If there exists a mode $x^{\ast}$ such that the function $f : \mathbb{R} \to \mathbb{R}$ does not decrease in $x \le x^{\ast}$ and does not increase in $x \ge x^{\ast}$, then $f$ is called unimodal. Especially, if the probability density function of $f$ is unimodal, we call that probability distribution a unimodal distribution.

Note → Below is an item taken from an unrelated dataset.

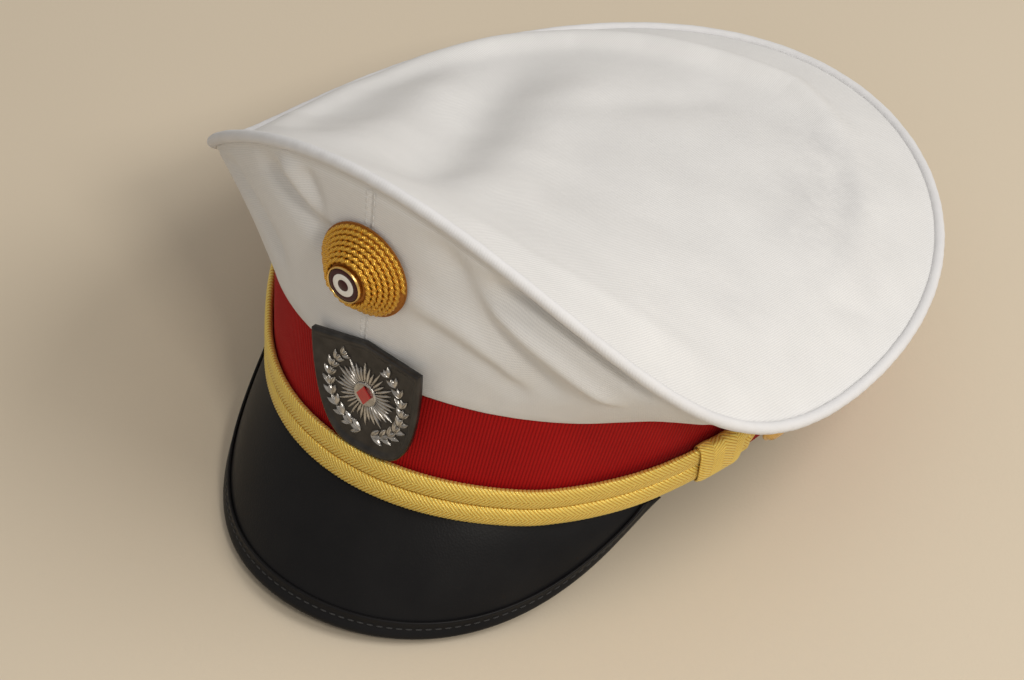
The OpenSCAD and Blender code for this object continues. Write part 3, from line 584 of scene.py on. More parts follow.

Shortest Confidence Interval

Let’s consider $f(x)$ to be a unimodal probability density function. If the interval $[a,b]$ satisfies the following three conditions:

  • (i): $\displaystyle \int_{a}^{b} f(x) dx = 1 - \alpha$
  • (ii): $f(a) = f(b) > 0$
  • (iii): $a \le x^{\ast} \le b$

Then, $[a,b]$ is the shortest among all intervals that satisfy $i$.

Explanation

The idea of drawing a certain line $y = k(\alpha)$ that makes $f(a) = f(b)$, to capture the confidence interval, comes from a similar concept in Bayesian highest posterior density confidence interval.

Proof

Strategy: The proof of the theorem itself does not necessarily require probabilistic concepts, but can be sufficiently covered with basic calculus knowledge, satisfying various properties of the probability density function. The formal proof employs reductio ad absurdum. Assuming $b’-a’ < b-a$ exists a shorter interval $\left[ a’, b’ \right]$ than $[a,b]$ while satisfying the condition (i) mentioned in the theorem, leads to $\int_{a’}^{b’} f(x) dx < 1-\alpha$ in all cases, indicating a contradiction.


Case 1. $b’ \le a$

$$ \begin{align*} \int_{a’}^{b’} f(x) dx \le& f \left( b’ \right) \left( b’ - a’ \right) & \because x \le b’ \le x^{\ast} \implies f(x) \le f \left( b’ \right) \\ \le& f \left( b \right) \left( b’ - a’ \right) & \because b’ \le a \le x^{\ast} \implies f \left( b’ \right) \le f \left( a \right) \\ <& f(a) (b-a) & \because b’-a’ < b-a \& f(a) > 0 \\ \le& \int_{a}^{b} f(x) dx & \because (ii), (iii), \exists x^{\ast} \implies f(x) \ge f(a) , \forall x \in [a,b] \\ =& 1 - \alpha \end{align*} $$


Case 2. $b’ > a$

If $b \le b '$, then originally $b’-a’ \ge b-a$, so only consider the case where $a’ \le a < b’ < b$. $$ \begin{align*} \int_{a’}^{b’} f(x) dx \le& f \left( b’ \right) \left( b’ - a’ \right) + \left[ \int_{a’}^{a} f(x) dx - \int_{b’}^{b} f(x) dx \right] \\ =& (1-\alpha) + \left[ \int_{a’}^{a} f(x) dx - \int_{b’}^{b} f(x) dx \right] \\ =& (1-\alpha) + R \end{align*} $$ Thus, it is sufficient to show $R := \left[ \int_{a’}^{a} f(x) dx - \int_{b’}^{b} f(x) dx \right] < 0$. $$ \begin{align*} \int_{a’}^{a} f(x) dx \le& f(a) \left( a - a’ \right) \\ \int_{b’}^{b} f(x) dx \ge& f(b) \left( b - b’ \right) \end{align*} $$ Therefore, $$ \begin{align*} R =& \int_{a’}^{a} f(x) dx - \int_{b’}^{b} f(x) dx \\ \le & f(a) \left( a - a’ \right) - f(b) \left( b - b’ \right) \\ =& f(a) \left[ \left( a - a’ \right) - \left( b - b’ \right) \right] & \because f(a) = f(b) \\ =& f(a) \left[ \left( b’ - a’ \right) - \left( b - a \right) \right] \end{align*} $$ since $f(a) > 0$ and it was assumed that $\left( b’ - a’ \right) < \left( b-a \right)$, $R < 0$ follows.


In any case, since $\int_{a’}^{b’} f(x) dx < 1 - \alpha$ follows, the assumption is contradicted, hence there does not exist a shorter interval than $[a,b]$ that satisfies condition (i).